Given instruction ->
Exactly repeat the lines starting at the one that holds "for column, centre_x" and ending at the one that holds "return low, high". Both end lines count; leave out everything else.

Data supplied ->
◆ ◆ ◆

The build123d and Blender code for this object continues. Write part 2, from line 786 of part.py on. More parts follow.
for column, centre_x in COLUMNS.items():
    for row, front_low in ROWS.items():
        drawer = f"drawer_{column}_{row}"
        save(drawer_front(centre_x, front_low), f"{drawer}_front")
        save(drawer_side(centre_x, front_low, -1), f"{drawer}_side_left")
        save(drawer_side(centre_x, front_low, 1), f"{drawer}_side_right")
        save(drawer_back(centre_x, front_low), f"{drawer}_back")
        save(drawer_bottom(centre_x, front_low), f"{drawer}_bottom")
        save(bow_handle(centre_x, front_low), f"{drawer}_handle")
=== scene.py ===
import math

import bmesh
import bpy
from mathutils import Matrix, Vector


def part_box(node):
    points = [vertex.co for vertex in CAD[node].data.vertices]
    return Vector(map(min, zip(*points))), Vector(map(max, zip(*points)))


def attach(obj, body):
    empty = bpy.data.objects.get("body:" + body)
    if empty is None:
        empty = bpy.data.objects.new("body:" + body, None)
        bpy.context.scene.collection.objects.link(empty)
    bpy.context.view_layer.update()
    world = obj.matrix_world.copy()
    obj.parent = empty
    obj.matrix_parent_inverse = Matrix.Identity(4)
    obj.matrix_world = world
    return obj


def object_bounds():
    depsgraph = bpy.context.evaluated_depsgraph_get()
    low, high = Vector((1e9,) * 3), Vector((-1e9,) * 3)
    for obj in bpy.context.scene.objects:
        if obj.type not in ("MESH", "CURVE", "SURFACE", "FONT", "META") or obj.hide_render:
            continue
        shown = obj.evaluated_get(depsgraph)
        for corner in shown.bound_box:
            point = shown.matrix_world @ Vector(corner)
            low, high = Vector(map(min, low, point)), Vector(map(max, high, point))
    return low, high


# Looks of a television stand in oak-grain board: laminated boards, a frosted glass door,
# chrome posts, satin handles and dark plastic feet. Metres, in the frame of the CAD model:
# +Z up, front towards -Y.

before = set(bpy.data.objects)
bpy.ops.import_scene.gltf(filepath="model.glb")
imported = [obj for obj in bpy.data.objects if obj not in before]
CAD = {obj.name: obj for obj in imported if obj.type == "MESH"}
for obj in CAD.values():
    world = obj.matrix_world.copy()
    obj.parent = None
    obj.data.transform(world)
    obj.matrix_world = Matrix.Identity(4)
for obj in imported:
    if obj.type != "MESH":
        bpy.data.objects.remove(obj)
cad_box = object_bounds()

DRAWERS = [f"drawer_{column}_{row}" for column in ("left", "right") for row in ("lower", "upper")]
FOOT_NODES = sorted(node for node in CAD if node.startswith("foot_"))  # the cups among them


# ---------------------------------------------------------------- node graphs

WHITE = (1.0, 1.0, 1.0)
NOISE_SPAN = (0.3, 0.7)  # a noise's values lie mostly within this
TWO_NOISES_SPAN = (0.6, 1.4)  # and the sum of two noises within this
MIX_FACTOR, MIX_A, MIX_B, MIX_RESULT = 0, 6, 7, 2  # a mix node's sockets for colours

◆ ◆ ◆

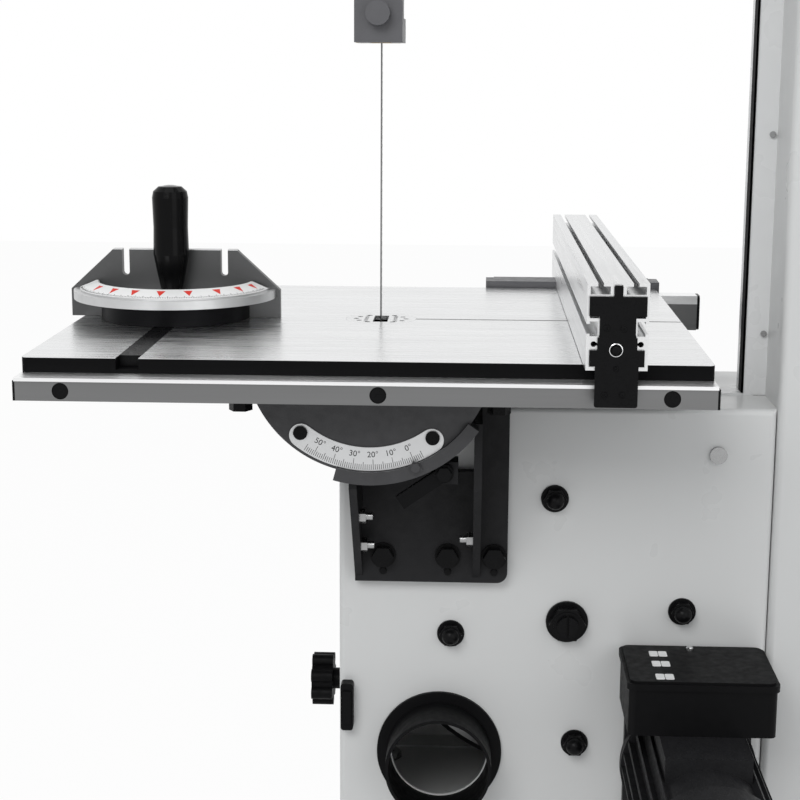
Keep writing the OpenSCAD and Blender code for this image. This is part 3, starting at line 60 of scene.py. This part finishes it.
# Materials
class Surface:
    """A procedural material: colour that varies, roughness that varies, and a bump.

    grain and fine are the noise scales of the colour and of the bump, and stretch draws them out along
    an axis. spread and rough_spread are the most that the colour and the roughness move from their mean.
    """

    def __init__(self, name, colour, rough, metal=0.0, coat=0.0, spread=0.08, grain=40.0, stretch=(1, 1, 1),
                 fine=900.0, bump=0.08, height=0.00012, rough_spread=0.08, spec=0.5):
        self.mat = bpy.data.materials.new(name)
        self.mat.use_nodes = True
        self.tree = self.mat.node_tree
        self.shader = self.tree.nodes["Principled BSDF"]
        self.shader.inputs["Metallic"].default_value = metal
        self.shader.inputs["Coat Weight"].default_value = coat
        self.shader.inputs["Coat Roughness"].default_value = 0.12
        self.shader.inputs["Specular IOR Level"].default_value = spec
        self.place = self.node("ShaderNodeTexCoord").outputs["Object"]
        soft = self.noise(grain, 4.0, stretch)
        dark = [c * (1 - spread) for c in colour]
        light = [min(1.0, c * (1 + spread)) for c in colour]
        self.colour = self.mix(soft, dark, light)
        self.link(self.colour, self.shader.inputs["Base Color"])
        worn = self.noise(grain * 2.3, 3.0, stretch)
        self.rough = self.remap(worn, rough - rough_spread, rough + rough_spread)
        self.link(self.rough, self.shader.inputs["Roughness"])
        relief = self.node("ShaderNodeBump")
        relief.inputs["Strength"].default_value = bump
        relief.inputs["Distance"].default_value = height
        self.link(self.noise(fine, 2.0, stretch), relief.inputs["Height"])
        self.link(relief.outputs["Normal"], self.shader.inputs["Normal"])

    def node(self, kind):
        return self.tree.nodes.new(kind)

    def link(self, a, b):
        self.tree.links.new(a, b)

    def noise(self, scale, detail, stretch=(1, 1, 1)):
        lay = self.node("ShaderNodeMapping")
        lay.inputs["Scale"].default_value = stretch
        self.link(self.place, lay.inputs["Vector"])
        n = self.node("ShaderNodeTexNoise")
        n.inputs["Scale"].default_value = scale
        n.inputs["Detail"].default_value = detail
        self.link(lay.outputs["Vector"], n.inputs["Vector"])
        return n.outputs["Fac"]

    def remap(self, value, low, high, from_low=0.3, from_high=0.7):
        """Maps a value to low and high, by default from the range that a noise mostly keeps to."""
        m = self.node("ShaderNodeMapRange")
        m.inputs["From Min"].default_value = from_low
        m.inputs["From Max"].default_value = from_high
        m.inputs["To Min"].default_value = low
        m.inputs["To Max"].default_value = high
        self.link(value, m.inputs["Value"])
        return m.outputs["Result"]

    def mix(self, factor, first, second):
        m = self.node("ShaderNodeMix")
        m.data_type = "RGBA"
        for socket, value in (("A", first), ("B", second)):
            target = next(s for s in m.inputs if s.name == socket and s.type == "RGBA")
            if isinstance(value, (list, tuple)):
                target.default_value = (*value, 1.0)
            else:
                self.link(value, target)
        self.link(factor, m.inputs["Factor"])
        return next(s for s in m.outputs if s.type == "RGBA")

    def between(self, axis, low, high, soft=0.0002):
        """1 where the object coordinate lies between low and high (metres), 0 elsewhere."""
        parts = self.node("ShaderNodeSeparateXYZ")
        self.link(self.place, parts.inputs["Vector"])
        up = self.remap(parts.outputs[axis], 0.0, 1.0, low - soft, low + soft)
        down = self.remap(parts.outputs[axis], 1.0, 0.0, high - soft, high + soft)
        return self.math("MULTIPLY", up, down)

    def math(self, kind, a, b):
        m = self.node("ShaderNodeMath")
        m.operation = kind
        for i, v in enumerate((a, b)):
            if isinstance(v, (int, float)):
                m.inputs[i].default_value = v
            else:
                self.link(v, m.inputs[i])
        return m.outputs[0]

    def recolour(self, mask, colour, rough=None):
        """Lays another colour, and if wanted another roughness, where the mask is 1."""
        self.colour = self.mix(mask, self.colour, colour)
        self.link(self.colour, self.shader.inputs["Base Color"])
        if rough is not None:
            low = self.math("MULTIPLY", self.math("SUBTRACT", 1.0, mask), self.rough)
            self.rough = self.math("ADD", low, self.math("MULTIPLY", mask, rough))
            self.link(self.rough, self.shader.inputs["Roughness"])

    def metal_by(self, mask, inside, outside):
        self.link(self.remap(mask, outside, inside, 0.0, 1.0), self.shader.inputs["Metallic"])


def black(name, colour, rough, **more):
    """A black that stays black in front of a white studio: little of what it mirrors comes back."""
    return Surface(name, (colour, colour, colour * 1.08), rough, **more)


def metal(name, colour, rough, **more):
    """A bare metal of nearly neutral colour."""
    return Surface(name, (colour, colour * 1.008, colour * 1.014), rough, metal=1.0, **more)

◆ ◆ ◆

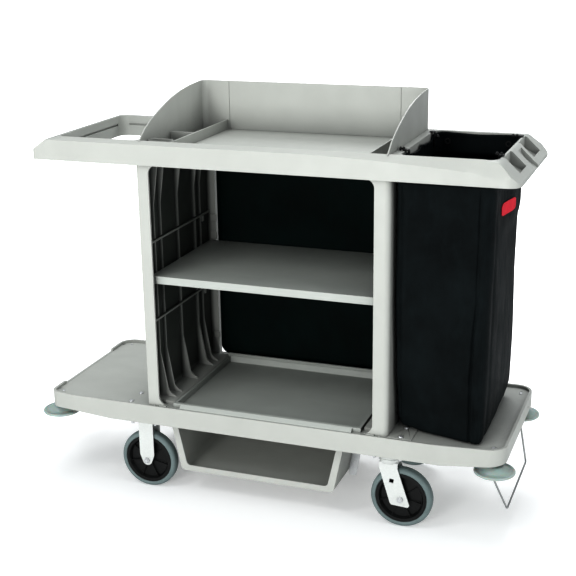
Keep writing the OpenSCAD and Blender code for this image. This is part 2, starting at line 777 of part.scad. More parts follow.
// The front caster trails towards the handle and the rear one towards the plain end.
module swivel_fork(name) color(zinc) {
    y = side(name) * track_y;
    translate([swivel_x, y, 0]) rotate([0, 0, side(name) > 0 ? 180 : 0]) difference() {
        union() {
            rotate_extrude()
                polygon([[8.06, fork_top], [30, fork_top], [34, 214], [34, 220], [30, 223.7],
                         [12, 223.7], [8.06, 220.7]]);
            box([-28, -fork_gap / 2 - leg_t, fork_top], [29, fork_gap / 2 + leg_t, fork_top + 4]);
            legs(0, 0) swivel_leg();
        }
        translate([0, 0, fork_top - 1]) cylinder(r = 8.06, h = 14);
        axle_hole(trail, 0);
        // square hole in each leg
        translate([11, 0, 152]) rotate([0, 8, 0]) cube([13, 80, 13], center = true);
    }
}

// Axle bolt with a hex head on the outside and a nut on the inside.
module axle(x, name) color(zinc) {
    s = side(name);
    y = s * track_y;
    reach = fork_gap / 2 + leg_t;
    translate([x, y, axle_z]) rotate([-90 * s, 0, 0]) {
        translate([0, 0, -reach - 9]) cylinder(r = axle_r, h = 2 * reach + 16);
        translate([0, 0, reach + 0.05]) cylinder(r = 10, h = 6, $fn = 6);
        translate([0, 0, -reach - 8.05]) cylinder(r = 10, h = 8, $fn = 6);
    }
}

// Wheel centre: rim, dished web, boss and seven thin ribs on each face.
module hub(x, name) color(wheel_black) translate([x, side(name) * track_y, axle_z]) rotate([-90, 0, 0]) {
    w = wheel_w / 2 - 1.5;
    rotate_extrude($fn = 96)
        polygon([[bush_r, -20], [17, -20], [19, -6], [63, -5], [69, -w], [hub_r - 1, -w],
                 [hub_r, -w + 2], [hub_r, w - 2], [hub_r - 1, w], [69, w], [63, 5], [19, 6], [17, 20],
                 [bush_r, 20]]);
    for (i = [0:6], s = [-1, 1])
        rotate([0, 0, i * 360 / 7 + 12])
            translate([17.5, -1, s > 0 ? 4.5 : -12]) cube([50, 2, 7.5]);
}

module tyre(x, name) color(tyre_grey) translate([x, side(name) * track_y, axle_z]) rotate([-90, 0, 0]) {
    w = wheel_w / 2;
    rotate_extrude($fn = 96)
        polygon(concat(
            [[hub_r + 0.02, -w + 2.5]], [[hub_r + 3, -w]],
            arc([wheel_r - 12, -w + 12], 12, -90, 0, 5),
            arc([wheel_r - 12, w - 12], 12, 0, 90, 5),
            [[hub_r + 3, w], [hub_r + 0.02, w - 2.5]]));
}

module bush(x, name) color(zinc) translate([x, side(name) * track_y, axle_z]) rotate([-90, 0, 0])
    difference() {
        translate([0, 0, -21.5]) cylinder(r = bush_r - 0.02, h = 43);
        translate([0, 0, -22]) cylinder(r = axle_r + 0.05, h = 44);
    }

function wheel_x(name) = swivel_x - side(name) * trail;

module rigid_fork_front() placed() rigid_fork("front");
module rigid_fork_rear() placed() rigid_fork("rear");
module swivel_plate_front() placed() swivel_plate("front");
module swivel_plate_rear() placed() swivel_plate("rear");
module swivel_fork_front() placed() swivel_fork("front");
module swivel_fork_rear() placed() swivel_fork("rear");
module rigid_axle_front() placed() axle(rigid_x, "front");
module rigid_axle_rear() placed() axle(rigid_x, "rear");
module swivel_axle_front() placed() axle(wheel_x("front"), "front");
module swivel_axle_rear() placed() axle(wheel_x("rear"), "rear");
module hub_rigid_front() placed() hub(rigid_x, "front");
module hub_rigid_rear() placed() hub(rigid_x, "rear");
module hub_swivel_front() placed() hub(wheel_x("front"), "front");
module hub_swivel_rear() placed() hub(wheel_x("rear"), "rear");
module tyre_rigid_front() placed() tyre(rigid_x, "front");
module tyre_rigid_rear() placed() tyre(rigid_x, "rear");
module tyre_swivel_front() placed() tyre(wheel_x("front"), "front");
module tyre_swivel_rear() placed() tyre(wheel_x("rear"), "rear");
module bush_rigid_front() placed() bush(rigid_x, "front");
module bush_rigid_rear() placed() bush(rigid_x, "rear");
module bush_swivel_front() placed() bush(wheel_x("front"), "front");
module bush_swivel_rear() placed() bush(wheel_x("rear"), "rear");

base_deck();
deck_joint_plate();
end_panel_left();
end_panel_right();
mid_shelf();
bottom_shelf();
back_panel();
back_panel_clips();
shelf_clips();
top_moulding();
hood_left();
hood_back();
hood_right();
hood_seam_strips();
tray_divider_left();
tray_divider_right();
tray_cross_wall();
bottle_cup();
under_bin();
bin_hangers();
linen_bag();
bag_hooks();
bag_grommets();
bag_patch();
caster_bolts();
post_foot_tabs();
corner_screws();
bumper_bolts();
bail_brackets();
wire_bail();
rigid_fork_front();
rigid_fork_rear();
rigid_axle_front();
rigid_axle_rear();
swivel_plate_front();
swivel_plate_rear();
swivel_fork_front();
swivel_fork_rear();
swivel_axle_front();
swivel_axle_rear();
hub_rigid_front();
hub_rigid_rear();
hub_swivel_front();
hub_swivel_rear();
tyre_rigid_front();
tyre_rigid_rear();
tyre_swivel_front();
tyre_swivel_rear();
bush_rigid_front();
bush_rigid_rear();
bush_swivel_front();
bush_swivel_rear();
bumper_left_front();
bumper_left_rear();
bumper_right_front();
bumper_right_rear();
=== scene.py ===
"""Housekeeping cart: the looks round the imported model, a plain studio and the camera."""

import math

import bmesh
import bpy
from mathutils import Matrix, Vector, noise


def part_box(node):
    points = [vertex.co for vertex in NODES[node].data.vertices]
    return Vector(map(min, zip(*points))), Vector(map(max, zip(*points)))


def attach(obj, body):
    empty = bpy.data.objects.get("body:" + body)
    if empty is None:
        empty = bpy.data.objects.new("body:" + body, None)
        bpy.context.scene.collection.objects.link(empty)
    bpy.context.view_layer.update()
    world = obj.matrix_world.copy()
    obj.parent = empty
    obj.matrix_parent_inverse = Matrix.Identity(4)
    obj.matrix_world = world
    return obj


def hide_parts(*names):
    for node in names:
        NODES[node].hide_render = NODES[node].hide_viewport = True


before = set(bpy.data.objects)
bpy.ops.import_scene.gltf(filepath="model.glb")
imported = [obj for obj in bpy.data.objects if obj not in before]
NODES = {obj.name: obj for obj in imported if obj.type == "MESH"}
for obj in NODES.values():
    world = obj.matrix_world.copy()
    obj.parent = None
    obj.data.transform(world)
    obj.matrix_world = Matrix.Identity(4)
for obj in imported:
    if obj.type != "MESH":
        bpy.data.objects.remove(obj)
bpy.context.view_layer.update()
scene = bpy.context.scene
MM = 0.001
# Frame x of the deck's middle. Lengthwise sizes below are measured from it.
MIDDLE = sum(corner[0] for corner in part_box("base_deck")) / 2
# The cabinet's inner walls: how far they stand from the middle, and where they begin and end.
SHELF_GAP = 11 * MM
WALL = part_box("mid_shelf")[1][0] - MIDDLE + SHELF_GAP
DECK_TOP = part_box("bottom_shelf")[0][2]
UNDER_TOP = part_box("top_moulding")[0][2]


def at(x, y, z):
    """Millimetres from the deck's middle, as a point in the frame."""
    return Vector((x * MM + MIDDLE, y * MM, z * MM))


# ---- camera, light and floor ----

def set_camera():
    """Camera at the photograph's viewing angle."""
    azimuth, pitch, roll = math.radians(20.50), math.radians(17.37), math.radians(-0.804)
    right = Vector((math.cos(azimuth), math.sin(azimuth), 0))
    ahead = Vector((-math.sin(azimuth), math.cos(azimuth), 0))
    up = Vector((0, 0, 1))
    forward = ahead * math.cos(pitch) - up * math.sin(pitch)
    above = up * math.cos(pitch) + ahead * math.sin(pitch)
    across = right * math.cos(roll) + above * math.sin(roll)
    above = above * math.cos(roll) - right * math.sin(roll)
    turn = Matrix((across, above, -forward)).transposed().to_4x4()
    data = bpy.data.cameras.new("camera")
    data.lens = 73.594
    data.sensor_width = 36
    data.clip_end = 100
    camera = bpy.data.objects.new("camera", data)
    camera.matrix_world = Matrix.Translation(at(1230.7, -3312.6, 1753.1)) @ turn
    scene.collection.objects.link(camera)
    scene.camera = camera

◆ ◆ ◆

Result of this exercise ->
for column, centre_x in COLUMNS.items():
    for row, front_low in ROWS.items():
        drawer = f"drawer_{column}_{row}"
        save(drawer_front(centre_x, front_low), f"{drawer}_front")
        save(drawer_side(centre_x, front_low, -1), f"{drawer}_side_left")
        save(drawer_side(centre_x, front_low, 1), f"{drawer}_side_right")
        save(drawer_back(centre_x, front_low), f"{drawer}_back")
        save(drawer_bottom(centre_x, front_low), f"{drawer}_bottom")
        save(bow_handle(centre_x, front_low), f"{drawer}_handle")
=== scene.py ===
import math

import bmesh
import bpy
from mathutils import Matrix, Vector


def part_box(node):
    points = [vertex.co for vertex in CAD[node].data.vertices]
    return Vector(map(min, zip(*points))), Vector(map(max, zip(*points)))


def attach(obj, body):
    empty = bpy.data.objects.get("body:" + body)
    if empty is None:
        empty = bpy.data.objects.new("body:" + body, None)
        bpy.context.scene.collection.objects.link(empty)
    bpy.context.view_layer.update()
    world = obj.matrix_world.copy()
    obj.parent = empty
    obj.matrix_parent_inverse = Matrix.Identity(4)
    obj.matrix_world = world
    return obj


def object_bounds():
    depsgraph = bpy.context.evaluated_depsgraph_get()
    low, high = Vector((1e9,) * 3), Vector((-1e9,) * 3)
    for obj in bpy.context.scene.objects:
        if obj.type not in ("MESH", "CURVE", "SURFACE", "FONT", "META") or obj.hide_render:
            continue
        shown = obj.evaluated_get(depsgraph)
        for corner in shown.bound_box:
            point = shown.matrix_world @ Vector(corner)
            low, high = Vector(map(min, low, point)), Vector(map(max, high, point))
    return low, high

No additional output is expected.